After representing the speech in a more manageable form, we "manually" cropped each speech file to eliminate pre-speech and post-speech anomalies which are not actually part of each spoken phrase. Because our reference phrases numbered 100, we opted to write dedicated Matlab code which allowed us to graphically crop the files while we listened to the results. Our original aim was to crop the files to identical lengths, allowing us to perform each AR analysis using a fixed number of frames having a fixed length. We learned very quickly that this was not possible without significant "padding" of the inherently shorter phrases. Since information contained in the padding would be superfluous, we opted to simply crop each file to the portion containing speech, and to deal with the length mismatches in a different way.

After cropping, our phrases ranged in length from approximately 400 milliseconds to approximately 800 milliseconds. We chose to analyze each phrase using 20 frames of 20 milliseconds each, with the frames spaced evenly throughout each phrase. For each phrase, the first sample of the first frame coincided with the first speech sample, while the last sample of the 20th frame coincided with the last speech sample. All other analysis frames were spaced evenly throughout the phrase. Note that the use of 20 frames of 20 milliseconds ensured that we experienced no frame overlap in our shortest phrase. We arbitrarily chose a model order of 16 for each of the AR analyses, resulting in 16 AR coefficients for each speech frame. These coefficients were then organized into an array of 100 phrases by 20 frames by 16 coefficients.
After generating the array of AR coefficient values for our reference phrases, we calculated the frequency response (log magnitude scale) of each speech frame from its AR model parameters. Thirty-two frequency domain coefficients were calculated for each frame, resulting in an array of 100 phrases by 20 frames by 32 frequency domain coefficients (log magnitude scale). This array served as our "lookup table" against which each of our test phrases was later compared.
Once our reference lookup table was completed, we proceeded to record test phrases with which we could perform our speech recognition tests. Our two original speakers, Adnan and Charles, each recorded a single utterance of the numbers zero through nine. Our goal was to compare these twenty test phrases to our lookup table entries without first manually cropping them. This required that some form of automated temporal alignment be performed. The most widely suggested technique for temporal alignment is to align the peak energies of two phrases, a technique which we found to be poor at best. Often, phrases with relatively high energy throughout their duration had their peak energies at very different relative positions. An ad hoc technique which we developed in response to this problem involves forward and backward linear estimates of the energy envelopes at the start and end of each test phrase (the attack energy and decay energy, respectively).
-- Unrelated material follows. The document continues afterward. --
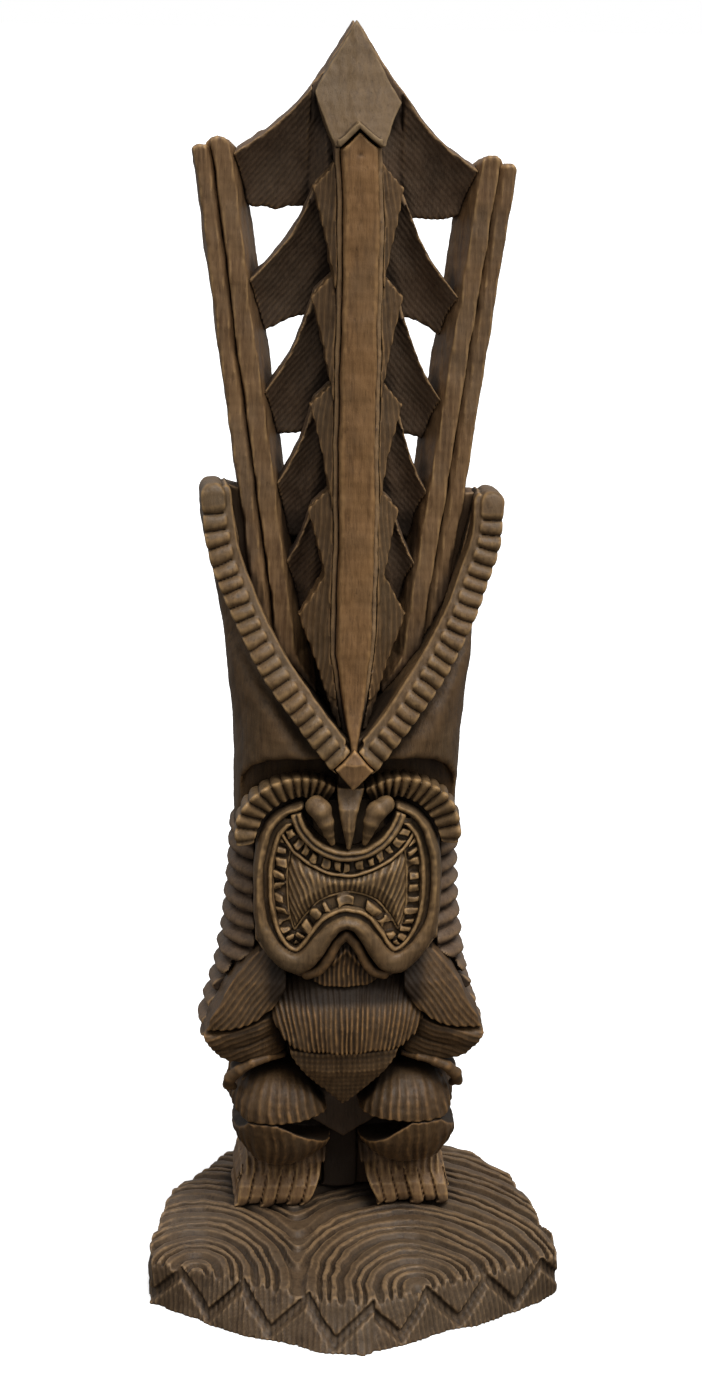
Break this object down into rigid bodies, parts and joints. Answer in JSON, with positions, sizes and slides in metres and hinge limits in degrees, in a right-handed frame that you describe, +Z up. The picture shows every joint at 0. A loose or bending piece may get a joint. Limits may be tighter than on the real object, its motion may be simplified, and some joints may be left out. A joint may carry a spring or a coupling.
{
  "type": "tiki figure",
  "caption": "Carved wooden standing tiki figure with a broad grimacing mouth and a tall open finned headdress, on a plinth with carved growth rings.",
  "frame": {"origin": "centre of the bounding box on the underside of the base", "axes": "+Z up along the figure, -Y towards the front of the face, +X to the viewer's right"},
  "size_m": [0.0999, 0.0979, 0.3],
  "materials": {
    "wood_lit": "satin, waxed, worn golden on the raised edges",
    "wood_mid": "satin, waxed, with fine vertical grain",
    "wood_deep": "matt, dark stain left in the hollows",
    "peg_wood": "bare dowel wood"
  },
  "bodies": {
    "root": {"chest": "wood_lit", "lower_lip": "wood_lit", "upper_lip": "wood_lit", "nose": "wood_lit", "band_keystone": "wood_lit", "keel_bar": "wood_lit", "finial": "wood_lit", "brow_band_left": "wood_lit", "rail_inner_left": "wood_lit", "rail_outer_left": "wood_lit", "brow_band_right": "wood_lit", "rail_inner_right": "wood_lit", "rail_outer_right": "wood_lit", "base_plinth": "wood_mid", "belly": "wood_mid", "chin": "wood_mid", "lower_teeth": "wood_mid", "upper_teeth": "wood_mid", "head_block": "wood_mid", "foot_left": "wood_mid", "calf_left": "wood_mid", "thigh_left": "wood_mid", "upper_arm_left": "wood_mid", "forearm_left": "wood_mid", "hand_left": "wood_mid", "brow_fan_left": "wood_mid", "keel_scales_left": "wood_mid", "foot_right": "wood_mid", "calf_right": "wood_mid", "thigh_right": "wood_mid", "upper_arm_right": "wood_mid", "forearm_right": "wood_mid", "hand_right": "wood_mid", "brow_fan_right": "wood_mid", "keel_scales_right": "wood_mid", "hip_block": "wood_deep", "face_block": "wood_deep", "tongue": "wood_deep", "headdress_spine": "wood_deep", "mane_left": "wood_deep", "barb_left_1": "wood_deep", "barb_left_2": "wood_deep", "barb_left_3": "wood_deep", "barb_left_4": "wood_deep", "barb_left_5": "wood_deep", "mane_right": "wood_deep", "barb_right_1": "wood_deep", "barb_right_2": "wood_deep", "barb_right_3": "wood_deep", "barb_right_4": "wood_deep", "barb_right_5": "wood_deep", "ankle_peg_left": "peg_wood", "ankle_peg_right": "peg_wood", "neck_peg": "peg_wood", "crest_peg": "peg_wood"}
  },
  "joints": []
}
To align our phrases temporally, the peak energy in each test phrase and in each reference phrase was first calculated. Working forward from the beginning of each reference phrase and each test phrase, we recorded the first sample with energy greater than 10% of the phrase's peak energy and the first sample with energy greater than 90% of the phrase's peak energy. Using these points in the phrase's energy signal, a line was drawn back through the time axis, with the intersection chosen to be the start of the phrase. This linear estimate was then repeated working backwards from the end of the file. Using the same energy thresholds, a line was drawn forward through time axis to determine the end of the phrase. Our lookup table was then regenerated using the reference files after they were automatically cropped. Again, an AR analysis was performed on each test phrase, with the same number of windows (20) and the same window length (20 milliseconds).
In order to compare a test phrase to a reference phrase, the sum of the squared differences between each phrase's frequency domain coefficients was calculated in each analysis frame. These 20 "total squared difference measurements" were added to get a total distance between the two phrases. Each test phrase was compared to each reference phrase in this manner, with the reference phrase yielding the smallest distance chosen as the correct match.
Our phrase recognition rate over our twenty test phrases is 100%, while our speaker recognition rate is somewhat less. This is consistent, however, with the use of AR-based techniques, which tend to be somewhat speaker independent.